# Efficient Ingesting


## Setup


In [None]:
import os
import time

import numpy as np
import matplotlib.pylab as plt

import tensorflow as tf
from tensorflow.keras import Sequential, layers
import tensorflow_hub as hub

In [None]:
print(f"Tensorflow version: {tf.version.VERSION}")
print(
    f"Built with GPU support? {'Yes!' if len(tf.config.list_logical_devices('GPU'))>0 else 'Noo!'}"
)
print(f"There are {len(tf.config.list_physical_devices('GPU'))} GPUs available.")

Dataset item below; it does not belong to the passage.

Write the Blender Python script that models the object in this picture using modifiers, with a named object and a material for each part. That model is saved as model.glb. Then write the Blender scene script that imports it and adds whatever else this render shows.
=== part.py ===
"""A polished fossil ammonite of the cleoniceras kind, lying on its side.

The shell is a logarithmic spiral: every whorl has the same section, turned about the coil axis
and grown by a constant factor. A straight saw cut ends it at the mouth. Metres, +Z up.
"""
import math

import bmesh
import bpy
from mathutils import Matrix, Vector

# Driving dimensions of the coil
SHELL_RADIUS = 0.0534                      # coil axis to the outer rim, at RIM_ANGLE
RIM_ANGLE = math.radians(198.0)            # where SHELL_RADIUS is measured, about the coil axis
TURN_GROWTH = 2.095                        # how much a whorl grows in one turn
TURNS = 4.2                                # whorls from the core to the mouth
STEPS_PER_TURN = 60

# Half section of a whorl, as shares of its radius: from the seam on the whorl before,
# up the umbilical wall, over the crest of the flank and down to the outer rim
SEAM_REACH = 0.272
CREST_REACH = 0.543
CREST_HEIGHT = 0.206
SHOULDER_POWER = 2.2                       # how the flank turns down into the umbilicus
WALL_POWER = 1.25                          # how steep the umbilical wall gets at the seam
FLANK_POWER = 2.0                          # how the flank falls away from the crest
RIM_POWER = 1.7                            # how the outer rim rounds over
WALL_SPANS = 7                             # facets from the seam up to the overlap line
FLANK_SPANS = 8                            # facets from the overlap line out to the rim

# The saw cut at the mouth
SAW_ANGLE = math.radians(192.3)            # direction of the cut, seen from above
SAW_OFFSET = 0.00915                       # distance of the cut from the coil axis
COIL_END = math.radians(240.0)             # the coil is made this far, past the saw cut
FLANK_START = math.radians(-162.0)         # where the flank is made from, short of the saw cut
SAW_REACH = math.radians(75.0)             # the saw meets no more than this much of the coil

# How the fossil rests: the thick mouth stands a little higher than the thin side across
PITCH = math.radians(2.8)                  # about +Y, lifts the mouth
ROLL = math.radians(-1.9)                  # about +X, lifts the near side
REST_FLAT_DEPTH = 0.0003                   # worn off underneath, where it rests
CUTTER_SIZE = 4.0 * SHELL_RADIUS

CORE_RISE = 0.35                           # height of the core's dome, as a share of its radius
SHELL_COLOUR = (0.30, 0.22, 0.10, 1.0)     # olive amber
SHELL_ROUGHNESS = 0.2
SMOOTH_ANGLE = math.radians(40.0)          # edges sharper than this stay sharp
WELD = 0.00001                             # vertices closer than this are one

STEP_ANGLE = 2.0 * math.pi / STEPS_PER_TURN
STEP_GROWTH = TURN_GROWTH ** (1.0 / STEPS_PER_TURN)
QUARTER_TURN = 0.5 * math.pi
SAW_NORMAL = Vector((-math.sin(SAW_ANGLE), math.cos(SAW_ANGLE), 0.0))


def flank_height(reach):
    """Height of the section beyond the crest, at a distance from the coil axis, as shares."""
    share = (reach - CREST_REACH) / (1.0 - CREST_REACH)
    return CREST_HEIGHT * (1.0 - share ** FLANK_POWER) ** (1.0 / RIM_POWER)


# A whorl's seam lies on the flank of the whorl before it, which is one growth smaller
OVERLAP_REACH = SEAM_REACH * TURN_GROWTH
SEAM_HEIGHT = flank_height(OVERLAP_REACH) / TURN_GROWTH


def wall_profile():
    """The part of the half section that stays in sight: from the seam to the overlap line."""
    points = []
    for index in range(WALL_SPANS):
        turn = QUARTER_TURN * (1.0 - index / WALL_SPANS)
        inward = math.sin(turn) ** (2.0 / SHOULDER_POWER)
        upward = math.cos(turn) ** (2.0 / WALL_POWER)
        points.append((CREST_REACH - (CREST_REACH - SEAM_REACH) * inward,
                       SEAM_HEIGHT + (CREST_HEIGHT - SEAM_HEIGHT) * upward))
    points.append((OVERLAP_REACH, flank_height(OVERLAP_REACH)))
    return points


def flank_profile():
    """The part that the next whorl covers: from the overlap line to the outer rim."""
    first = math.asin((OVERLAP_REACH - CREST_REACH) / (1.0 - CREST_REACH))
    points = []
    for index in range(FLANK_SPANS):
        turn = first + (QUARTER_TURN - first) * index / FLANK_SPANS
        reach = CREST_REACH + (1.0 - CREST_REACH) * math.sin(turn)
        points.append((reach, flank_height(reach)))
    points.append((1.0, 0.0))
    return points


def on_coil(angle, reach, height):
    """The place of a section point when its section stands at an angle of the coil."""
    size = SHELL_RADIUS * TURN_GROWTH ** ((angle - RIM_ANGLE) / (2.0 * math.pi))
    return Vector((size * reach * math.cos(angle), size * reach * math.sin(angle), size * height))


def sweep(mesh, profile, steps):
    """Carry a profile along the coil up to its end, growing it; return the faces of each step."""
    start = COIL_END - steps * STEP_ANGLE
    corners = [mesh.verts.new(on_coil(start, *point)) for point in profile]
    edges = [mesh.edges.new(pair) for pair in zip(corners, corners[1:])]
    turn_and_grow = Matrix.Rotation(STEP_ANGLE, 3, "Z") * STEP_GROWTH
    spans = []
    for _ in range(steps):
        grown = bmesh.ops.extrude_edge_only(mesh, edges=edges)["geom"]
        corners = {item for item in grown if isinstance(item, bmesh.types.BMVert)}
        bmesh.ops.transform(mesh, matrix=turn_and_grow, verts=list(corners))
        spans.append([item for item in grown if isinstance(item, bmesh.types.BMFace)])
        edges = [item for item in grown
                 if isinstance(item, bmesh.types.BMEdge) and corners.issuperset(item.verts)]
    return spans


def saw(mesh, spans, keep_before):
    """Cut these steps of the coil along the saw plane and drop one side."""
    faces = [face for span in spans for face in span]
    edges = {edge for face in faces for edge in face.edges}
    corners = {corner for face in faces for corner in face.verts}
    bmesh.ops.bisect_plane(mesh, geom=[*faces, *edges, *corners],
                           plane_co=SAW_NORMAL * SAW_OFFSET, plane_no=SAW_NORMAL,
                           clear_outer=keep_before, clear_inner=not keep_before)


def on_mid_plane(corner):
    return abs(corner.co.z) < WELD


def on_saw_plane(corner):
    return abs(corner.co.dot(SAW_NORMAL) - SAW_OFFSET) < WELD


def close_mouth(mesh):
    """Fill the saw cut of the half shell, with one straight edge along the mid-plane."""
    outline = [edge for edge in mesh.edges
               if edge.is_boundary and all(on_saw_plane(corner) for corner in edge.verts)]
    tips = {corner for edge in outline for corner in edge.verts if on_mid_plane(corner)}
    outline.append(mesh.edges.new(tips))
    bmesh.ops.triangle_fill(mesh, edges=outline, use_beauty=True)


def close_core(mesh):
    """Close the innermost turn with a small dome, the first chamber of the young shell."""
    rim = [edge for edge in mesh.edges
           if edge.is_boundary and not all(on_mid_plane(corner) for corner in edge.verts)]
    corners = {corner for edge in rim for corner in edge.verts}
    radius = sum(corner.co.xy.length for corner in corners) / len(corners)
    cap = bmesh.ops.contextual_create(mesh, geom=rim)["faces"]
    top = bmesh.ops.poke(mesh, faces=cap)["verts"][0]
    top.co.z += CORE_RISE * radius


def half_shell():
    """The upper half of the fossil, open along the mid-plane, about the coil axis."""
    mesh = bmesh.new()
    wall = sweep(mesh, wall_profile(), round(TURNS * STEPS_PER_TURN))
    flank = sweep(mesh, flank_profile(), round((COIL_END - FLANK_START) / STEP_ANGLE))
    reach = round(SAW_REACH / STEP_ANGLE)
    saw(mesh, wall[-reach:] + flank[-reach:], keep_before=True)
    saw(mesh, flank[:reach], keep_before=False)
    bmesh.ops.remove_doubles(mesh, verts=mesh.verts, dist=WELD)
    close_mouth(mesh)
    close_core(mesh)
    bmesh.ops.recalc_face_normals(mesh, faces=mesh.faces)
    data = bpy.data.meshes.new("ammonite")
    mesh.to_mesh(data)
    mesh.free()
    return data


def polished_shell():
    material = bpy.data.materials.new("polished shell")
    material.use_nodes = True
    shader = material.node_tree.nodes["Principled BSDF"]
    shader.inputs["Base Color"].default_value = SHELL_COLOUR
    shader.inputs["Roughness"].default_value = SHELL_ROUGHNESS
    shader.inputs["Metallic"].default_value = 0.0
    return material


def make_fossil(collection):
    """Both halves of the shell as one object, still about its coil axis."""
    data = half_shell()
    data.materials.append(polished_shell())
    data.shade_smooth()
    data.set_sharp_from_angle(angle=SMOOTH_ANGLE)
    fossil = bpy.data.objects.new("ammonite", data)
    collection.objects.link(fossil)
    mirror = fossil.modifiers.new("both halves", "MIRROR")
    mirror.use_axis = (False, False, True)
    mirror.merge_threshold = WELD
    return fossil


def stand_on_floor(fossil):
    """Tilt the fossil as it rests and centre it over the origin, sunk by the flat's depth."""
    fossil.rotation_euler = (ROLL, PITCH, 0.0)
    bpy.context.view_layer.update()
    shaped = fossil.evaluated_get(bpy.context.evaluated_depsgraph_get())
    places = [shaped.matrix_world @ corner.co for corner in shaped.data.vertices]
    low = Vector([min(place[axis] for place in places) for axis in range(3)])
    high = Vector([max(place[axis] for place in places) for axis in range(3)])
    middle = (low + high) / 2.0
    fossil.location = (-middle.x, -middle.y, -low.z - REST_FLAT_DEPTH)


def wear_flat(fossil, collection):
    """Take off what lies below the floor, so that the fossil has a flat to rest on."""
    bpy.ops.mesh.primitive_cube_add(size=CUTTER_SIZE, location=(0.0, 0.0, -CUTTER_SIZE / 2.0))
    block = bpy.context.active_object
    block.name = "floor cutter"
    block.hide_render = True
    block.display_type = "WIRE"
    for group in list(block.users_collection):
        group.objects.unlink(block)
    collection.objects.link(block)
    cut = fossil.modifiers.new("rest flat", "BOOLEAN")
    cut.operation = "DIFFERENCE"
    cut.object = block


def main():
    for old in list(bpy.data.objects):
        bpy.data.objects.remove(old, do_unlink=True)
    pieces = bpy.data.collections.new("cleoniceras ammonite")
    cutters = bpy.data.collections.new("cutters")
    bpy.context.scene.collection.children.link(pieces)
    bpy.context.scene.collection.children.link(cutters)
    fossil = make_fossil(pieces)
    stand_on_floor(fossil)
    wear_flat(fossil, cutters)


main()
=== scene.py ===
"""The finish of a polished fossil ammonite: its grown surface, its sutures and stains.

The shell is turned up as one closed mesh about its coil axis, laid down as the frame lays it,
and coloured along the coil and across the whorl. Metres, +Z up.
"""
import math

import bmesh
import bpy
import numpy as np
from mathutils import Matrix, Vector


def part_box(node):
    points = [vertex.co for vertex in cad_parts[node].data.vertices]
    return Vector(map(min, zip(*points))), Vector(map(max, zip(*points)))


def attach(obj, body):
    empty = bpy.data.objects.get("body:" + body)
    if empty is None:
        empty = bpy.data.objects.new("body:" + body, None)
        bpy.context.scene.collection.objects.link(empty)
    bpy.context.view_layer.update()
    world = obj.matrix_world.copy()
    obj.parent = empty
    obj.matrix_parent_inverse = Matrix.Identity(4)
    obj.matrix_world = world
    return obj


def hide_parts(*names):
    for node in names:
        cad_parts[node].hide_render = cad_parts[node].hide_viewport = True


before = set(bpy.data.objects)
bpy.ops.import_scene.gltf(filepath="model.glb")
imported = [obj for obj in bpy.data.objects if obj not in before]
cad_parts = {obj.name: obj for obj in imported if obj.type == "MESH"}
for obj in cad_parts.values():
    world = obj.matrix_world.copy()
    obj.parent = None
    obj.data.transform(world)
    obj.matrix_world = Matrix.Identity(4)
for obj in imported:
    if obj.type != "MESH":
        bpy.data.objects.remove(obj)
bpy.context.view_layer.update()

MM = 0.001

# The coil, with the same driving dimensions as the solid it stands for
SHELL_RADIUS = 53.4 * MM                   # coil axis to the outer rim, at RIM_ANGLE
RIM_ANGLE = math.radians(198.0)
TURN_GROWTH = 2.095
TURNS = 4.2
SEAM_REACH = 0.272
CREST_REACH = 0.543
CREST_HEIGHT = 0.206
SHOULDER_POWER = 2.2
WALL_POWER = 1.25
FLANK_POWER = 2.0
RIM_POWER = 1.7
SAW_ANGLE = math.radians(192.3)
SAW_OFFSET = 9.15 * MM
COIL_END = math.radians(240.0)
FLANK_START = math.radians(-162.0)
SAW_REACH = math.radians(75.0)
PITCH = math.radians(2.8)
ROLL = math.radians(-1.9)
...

device_name = tf.test.gpu_device_name()
if device_name == "":
    raise SystemError("GPU device not found")
else:
    print(f"Found GPU at: {device_name}")

os.environ["TFHUB_MODEL_LOAD_FORMAT"] = "COMPRESSED"

In [None]:
AUTOTUNE = tf.data.AUTOTUNE

IMG_HEIGHT = 448
IMG_WIDTH = 448
IMG_CHANNELS = 3
CLASS_NAMES = "daisy dandelion roses sunflowers tulips".split()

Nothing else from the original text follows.